■ **Task directions**
Identify each line in the records below that contains the word "JSON", and copy it.

■ **Data extract**
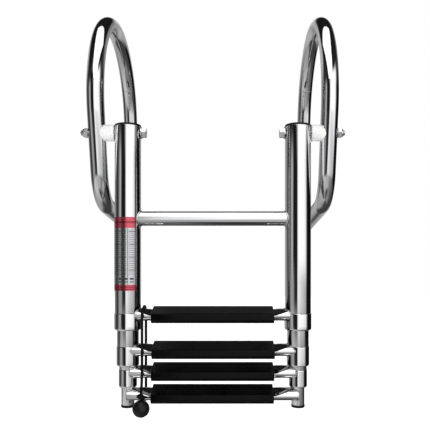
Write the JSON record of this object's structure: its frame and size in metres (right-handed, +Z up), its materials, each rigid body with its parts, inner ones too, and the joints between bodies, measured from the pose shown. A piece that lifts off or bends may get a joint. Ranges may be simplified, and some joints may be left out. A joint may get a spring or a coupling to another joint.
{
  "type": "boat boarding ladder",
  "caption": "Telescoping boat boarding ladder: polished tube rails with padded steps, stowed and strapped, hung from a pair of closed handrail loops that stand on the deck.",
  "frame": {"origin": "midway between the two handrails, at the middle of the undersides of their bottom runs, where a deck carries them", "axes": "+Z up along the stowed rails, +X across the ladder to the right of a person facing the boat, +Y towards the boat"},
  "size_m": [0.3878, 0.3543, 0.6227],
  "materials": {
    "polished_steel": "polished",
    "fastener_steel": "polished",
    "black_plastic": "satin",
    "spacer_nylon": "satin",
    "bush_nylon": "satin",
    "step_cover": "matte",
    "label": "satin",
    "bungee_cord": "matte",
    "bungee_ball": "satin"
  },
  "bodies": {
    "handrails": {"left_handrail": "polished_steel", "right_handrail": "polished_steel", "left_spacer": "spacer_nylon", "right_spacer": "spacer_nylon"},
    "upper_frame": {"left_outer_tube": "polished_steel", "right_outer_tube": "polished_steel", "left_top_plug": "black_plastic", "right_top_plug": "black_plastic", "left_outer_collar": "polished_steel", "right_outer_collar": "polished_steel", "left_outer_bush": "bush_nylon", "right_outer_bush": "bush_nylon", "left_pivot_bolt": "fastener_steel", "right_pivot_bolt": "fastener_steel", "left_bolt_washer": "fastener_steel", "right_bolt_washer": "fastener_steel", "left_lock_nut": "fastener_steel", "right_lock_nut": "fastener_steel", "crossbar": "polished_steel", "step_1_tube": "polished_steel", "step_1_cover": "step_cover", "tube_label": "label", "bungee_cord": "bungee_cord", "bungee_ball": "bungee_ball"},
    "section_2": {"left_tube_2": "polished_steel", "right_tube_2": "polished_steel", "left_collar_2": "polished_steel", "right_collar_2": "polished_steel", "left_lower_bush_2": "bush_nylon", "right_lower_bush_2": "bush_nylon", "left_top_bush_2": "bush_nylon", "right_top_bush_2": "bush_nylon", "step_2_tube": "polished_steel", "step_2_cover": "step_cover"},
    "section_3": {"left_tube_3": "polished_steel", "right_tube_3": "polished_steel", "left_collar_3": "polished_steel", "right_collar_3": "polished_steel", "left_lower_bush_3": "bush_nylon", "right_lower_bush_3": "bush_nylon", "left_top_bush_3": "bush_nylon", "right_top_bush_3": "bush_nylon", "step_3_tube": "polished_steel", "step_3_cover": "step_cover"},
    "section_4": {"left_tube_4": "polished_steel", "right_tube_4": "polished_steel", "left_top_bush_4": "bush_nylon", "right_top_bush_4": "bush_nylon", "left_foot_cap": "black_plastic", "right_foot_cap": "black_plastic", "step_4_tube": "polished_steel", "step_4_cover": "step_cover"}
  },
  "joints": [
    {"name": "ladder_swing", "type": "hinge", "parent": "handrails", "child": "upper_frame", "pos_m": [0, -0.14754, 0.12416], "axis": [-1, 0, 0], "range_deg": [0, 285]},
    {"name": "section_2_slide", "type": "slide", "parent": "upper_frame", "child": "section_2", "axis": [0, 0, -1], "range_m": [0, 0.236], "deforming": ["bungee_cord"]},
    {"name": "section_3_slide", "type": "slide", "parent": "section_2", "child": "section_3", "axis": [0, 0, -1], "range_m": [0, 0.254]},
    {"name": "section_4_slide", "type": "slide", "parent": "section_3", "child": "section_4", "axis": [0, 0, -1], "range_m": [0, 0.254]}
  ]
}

* * *

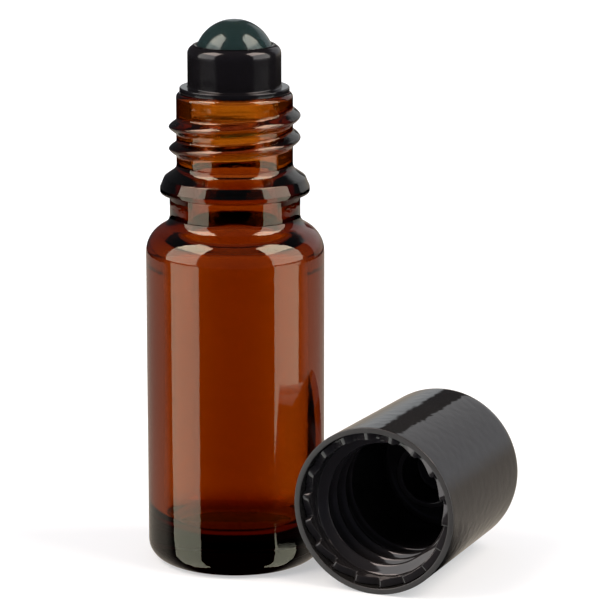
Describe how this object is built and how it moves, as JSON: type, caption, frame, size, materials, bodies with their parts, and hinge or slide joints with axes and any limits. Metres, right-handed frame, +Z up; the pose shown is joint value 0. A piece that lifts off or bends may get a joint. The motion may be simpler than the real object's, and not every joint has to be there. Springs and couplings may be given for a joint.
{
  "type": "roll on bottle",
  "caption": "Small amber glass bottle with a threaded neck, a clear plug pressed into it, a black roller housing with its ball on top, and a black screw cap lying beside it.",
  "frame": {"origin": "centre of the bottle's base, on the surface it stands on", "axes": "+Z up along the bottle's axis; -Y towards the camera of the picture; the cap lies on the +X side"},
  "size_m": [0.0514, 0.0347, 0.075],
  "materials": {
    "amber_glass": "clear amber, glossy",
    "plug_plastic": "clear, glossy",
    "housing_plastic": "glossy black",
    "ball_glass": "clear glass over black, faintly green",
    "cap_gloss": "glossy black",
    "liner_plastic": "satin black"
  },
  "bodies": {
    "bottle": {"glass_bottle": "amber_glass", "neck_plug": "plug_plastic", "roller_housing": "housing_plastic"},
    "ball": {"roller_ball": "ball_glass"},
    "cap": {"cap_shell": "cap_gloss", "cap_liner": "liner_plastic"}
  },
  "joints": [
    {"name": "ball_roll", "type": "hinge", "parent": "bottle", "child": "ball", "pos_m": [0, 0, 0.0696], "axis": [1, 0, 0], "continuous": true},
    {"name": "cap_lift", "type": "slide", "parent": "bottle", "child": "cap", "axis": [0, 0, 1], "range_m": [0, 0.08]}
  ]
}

■ **Output for this task**
Write the JSON record of this object's structure: its frame and size in metres (right-handed, +Z up), its materials, each rigid body with its parts, inner ones too, and the joints between bodies, measured from the pose shown. A piece that lifts off or bends may get a joint. Ranges may be simplified, and some joints may be left out. A joint may get a spring or a coupling to another joint.
Describe how this object is built and how it moves, as JSON: type, caption, frame, size, materials, bodies with their parts, and hinge or slide joints with axes and any limits. Metres, right-handed frame, +Z up; the pose shown is joint value 0. A piece that lifts off or bends may get a joint. The motion may be simpler than the real object's, and not every joint has to be there. Springs and couplings may be given for a joint.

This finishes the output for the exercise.